飛び交う噂の真相は?
ホンダとマクラーレンが決別したホントの理由

  • 米家峰起●取材・文 text by Yoneya Mineoki

「2015年よりも厳しい状況に見えるかもしれませんが、昨年までのパワーユニット仕様では限界値が決まっていて、将来に向けてマクラーレンとともに頂点を狙っていくためには、それでは無理だったんです。新たなチャレンジが必要だということは、去年の夏ごろにマクラーレンとも話をして決めたことです。ただ、思った以上に我々が苦労しているということもあります。それでも新たな方向は見えてきていますし、今のスペックに切り替えたことについては正しいことだと考えています」(ホンダ・山本雅史モータースポーツ部長)

 2017年はホンダとしては「3年目のシーズン」だが、ある意味では「新たな挑戦の1年目」とも言えた。だから開発に遅れも生じれば、細かなトラブルもあった。

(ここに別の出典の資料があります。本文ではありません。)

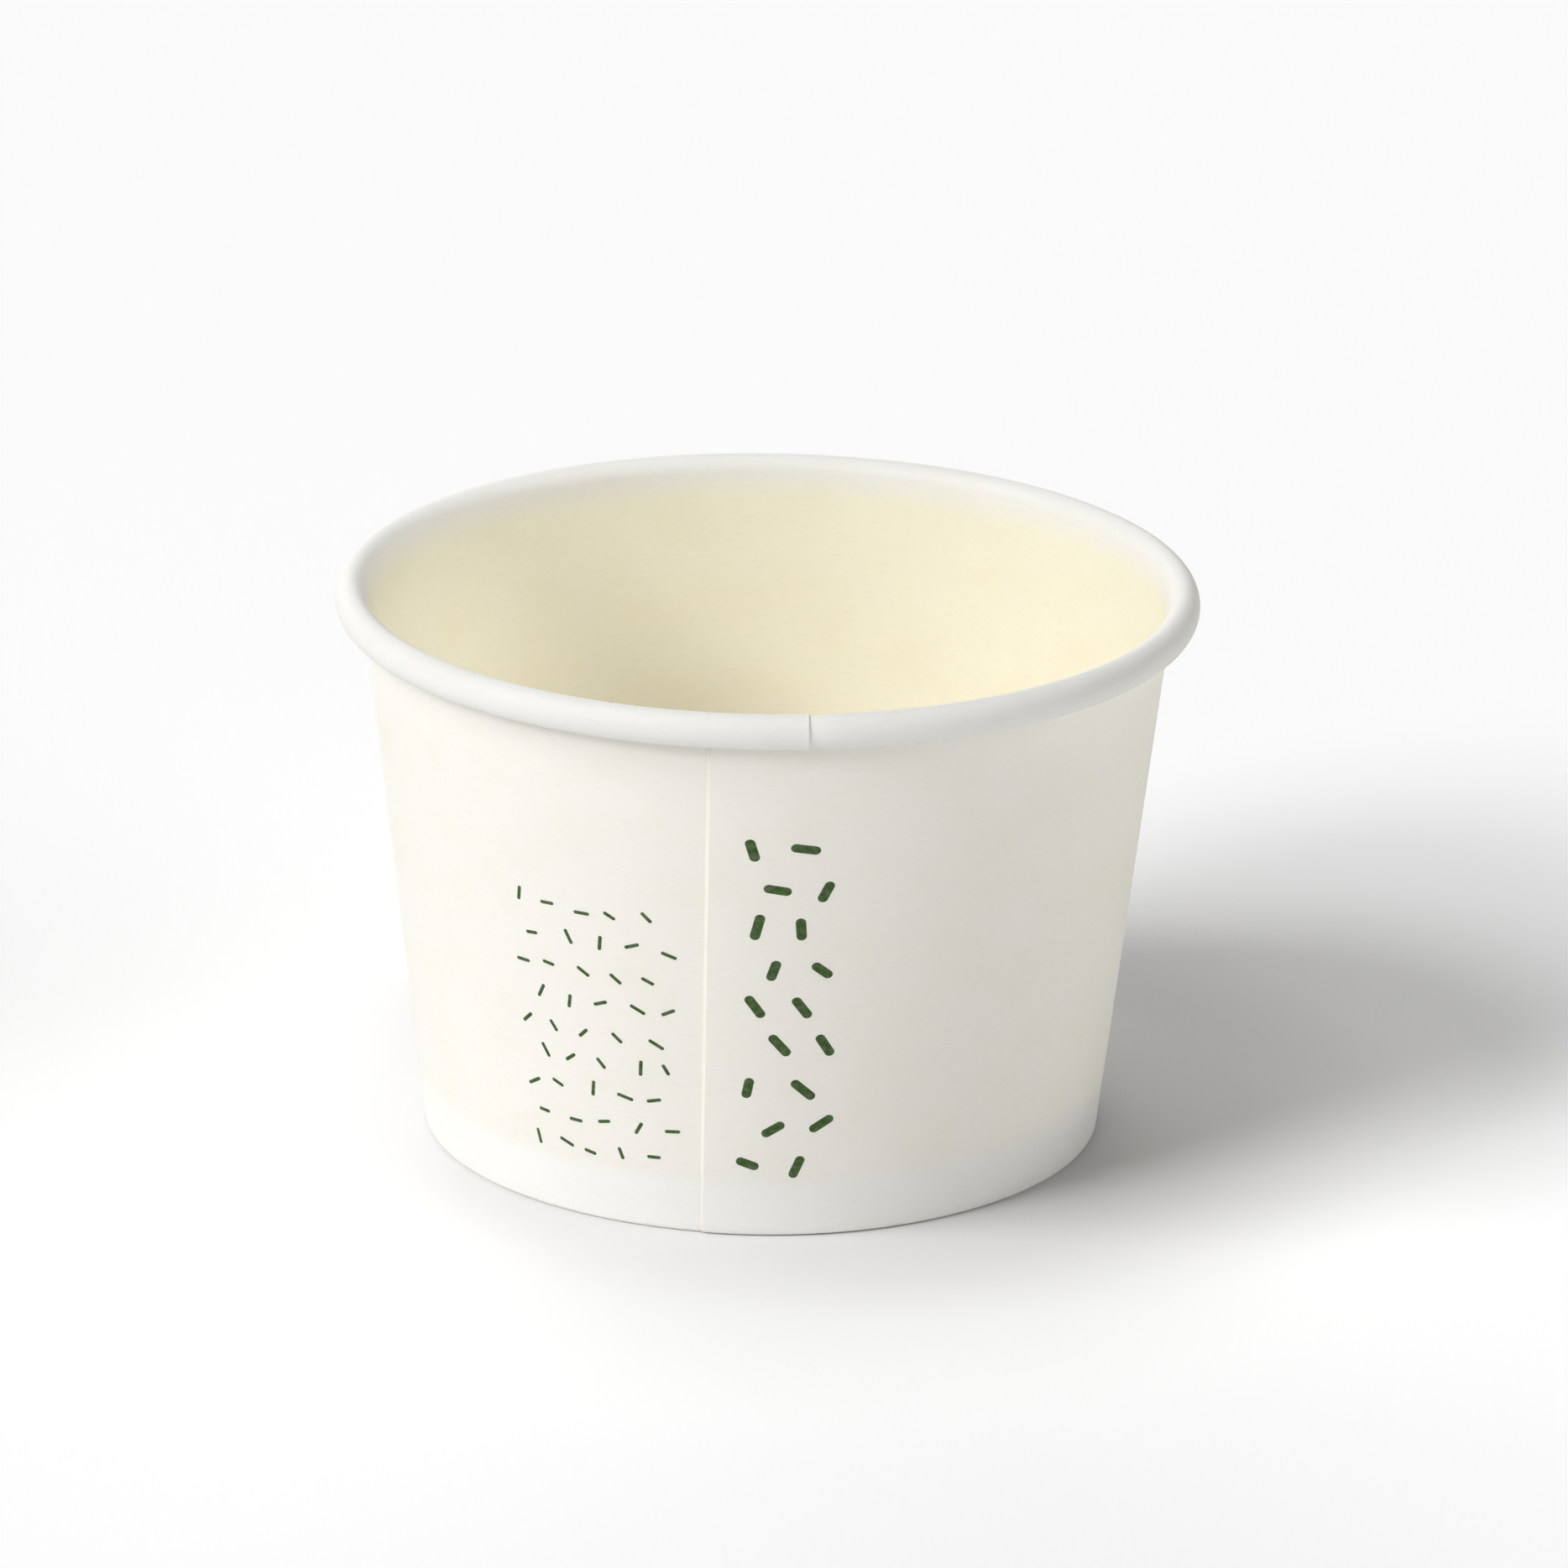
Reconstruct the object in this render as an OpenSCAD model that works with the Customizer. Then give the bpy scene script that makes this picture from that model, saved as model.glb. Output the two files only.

 しかし、マクラーレンはホンダの未完成パワーユニットに失望し、匙(さじ)を投げ、開幕前の段階からメルセデスAMGへのスイッチを模索していた。3月の段階ですでに、メルセデスAMG製パワーユニットの寸法を押し込んだ『MCL32B』という名の設計図さえ制作されたほどだ。

 メルセデスAMGへのスイッチはマクラーレンを除くF1界全体の総意として却下されたが、ホンダに対するマクラーレンやフェルナンド・アロンソの苦言は時に常軌を逸したレベルに達し、ホンダのマネージメント陣もこれには閉口せざるを得なかった。